*The exercise*: Write out the whole listing exactly as it stands.

*Available data*:
────────────────────────────────────────

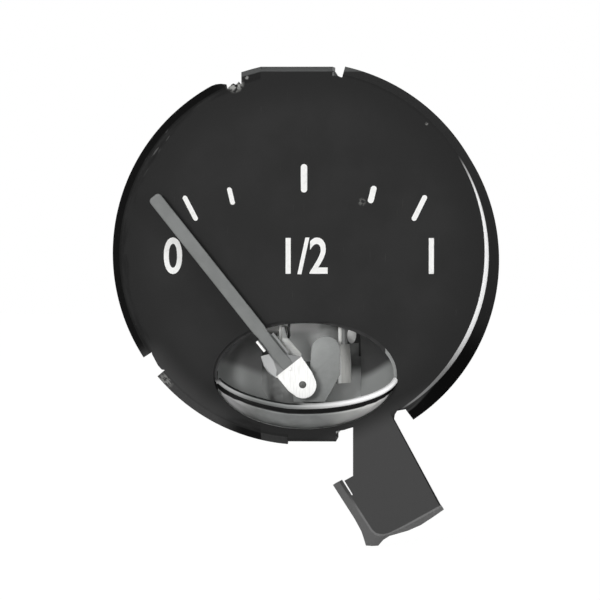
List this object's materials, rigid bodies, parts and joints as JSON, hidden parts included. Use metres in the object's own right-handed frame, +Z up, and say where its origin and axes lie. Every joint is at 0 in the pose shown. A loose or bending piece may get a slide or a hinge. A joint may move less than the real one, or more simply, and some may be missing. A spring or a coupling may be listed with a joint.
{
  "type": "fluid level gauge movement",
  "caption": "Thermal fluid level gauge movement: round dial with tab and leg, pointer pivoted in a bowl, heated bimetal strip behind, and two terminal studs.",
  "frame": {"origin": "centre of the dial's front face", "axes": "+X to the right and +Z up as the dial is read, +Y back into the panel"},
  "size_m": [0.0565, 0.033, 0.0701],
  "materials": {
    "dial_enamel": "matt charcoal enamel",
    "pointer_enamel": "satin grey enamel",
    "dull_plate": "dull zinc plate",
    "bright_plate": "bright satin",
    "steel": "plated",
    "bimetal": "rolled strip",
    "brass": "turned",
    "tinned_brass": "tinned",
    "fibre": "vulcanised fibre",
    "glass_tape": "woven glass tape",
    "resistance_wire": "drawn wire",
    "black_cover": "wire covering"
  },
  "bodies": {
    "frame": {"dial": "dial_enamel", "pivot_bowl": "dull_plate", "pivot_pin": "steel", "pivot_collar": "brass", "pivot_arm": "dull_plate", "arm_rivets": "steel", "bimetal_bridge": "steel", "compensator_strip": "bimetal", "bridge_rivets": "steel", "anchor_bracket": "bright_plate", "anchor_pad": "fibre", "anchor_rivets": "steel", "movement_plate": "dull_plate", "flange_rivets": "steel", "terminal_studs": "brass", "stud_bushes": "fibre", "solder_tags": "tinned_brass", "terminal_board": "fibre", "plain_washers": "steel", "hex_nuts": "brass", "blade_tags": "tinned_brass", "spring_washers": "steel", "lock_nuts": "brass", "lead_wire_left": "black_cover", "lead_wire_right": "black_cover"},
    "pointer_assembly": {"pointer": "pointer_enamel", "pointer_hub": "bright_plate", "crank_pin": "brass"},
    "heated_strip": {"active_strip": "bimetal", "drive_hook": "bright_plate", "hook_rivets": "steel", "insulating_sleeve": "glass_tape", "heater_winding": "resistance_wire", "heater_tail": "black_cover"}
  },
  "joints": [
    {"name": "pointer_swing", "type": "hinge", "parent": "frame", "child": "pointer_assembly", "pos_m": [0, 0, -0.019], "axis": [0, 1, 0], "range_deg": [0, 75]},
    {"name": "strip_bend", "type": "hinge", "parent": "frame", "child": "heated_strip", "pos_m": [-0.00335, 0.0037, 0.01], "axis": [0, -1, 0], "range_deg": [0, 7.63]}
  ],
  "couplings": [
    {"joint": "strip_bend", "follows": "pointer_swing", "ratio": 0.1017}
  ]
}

────────────────────────────────────────

*Solution for this problem*:
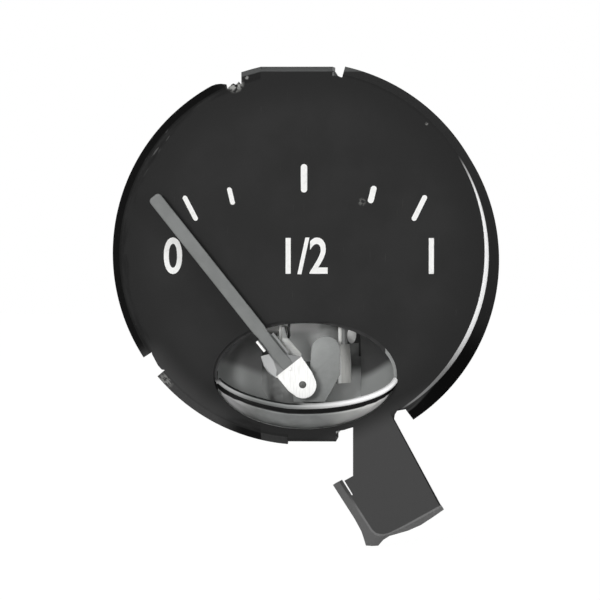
List this object's materials, rigid bodies, parts and joints as JSON, hidden parts included. Use metres in the object's own right-handed frame, +Z up, and say where its origin and axes lie. Every joint is at 0 in the pose shown. A loose or bending piece may get a slide or a hinge. A joint may move less than the real one, or more simply, and some may be missing. A spring or a coupling may be listed with a joint.
{
  "type": "fluid level gauge movement",
  "caption": "Thermal fluid level gauge movement: round dial with tab and leg, pointer pivoted in a bowl, heated bimetal strip behind, and two terminal studs.",
  "frame": {"origin": "centre of the dial's front face", "axes": "+X to the right and +Z up as the dial is read, +Y back into the panel"},
  "size_m": [0.0565, 0.033, 0.0701],
  "materials": {
    "dial_enamel": "matt charcoal enamel",
    "pointer_enamel": "satin grey enamel",
    "dull_plate": "dull zinc plate",
    "bright_plate": "bright satin",
    "steel": "plated",
    "bimetal": "rolled strip",
    "brass": "turned",
    "tinned_brass": "tinned",
    "fibre": "vulcanised fibre",
    "glass_tape": "woven glass tape",
    "resistance_wire": "drawn wire",
    "black_cover": "wire covering"
  },
  "bodies": {
    "frame": {"dial": "dial_enamel", "pivot_bowl": "dull_plate", "pivot_pin": "steel", "pivot_collar": "brass", "pivot_arm": "dull_plate", "arm_rivets": "steel", "bimetal_bridge": "steel", "compensator_strip": "bimetal", "bridge_rivets": "steel", "anchor_bracket": "bright_plate", "anchor_pad": "fibre", "anchor_rivets": "steel", "movement_plate": "dull_plate", "flange_rivets": "steel", "terminal_studs": "brass", "stud_bushes": "fibre", "solder_tags": "tinned_brass", "terminal_board": "fibre", "plain_washers": "steel", "hex_nuts": "brass", "blade_tags": "tinned_brass", "spring_washers": "steel", "lock_nuts": "brass", "lead_wire_left": "black_cover", "lead_wire_right": "black_cover"},
    "pointer_assembly": {"pointer": "pointer_enamel", "pointer_hub": "bright_plate", "crank_pin": "brass"},
    "heated_strip": {"active_strip": "bimetal", "drive_hook": "bright_plate", "hook_rivets": "steel", "insulating_sleeve": "glass_tape", "heater_winding": "resistance_wire", "heater_tail": "black_cover"}
  },
  "joints": [
    {"name": "pointer_swing", "type": "hinge", "parent": "frame", "child": "pointer_assembly", "pos_m": [0, 0, -0.019], "axis": [0, 1, 0], "range_deg": [0, 75]},
    {"name": "strip_bend", "type": "hinge", "parent": "frame", "child": "heated_strip", "pos_m": [-0.00335, 0.0037, 0.01], "axis": [0, -1, 0], "range_deg": [0, 7.63]}
  ],
  "couplings": [
    {"joint": "strip_bend", "follows": "pointer_swing", "ratio": 0.1017}
  ]
}